In raking up the issue of 'quota within quota', Rajnath Singh has not only fallen back on these reports but cited instances of similar categorisation existing in Andhra Pradesh, Karnataka and Bihar. In Andhra Pradesh, the government constituted a committee headed by Manohar Prasad in April 1968 to identify backward castes. This committee submitted its report in June 1970, recommending 30 per cent reservation for backward castes. The committee identified four segments among the OBCs and recommended separate quota for them: seven per cent for the Scheduled Tribes and members of the gypsy community, 13 per cent for professional groups among backward castes, one per cent for converted Harijans, 9 per cent for the rest. The government accepted 25 per cent reservation for the castes recommended, reducing the quota for professional groups to 10 per cent and 7 per cent for the rest.

In Karnataka, based on the recommendations of the L.G. Havanur Committee Report (August 1972), there exists 33 per cent reservation wherein 18 per cent is for backward communities, 10 per cent for backward castes, and 5 per cent for backward tribes. In Bihar, too, under the Karpoori Thakur formula, there is 15 per cent reservation for the Scheduled Castes, 1 per cent for the Scheduled Tribes, 13 per cent for the OBCs, 18 per cent for the Most Backward Castes and 3 per cent for backward caste women.

Rajnath Singh, while announcing the appointment of the Social Justice Committee, hinted that all these reservation patterns would be kept in mind when the new reservation formula was drawn up.

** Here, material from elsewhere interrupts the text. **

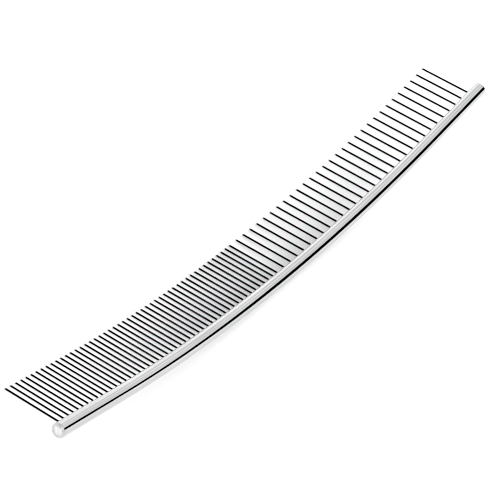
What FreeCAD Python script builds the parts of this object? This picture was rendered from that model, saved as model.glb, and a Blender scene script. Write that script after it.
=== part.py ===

There is no doubt that caste-based politics, which was apparently slipping out of the BJP's hands, has suddenly acquired a curious angle. It is too early to say, but it has the potential to tilt the vote bank of 38 per cent MBCs in the State towards the BJP, to the detriment of the Samajwadi Party and the Bahujan Samaj Party. Once again, the enigma of Mandal is back in Uttar Pradesh politics.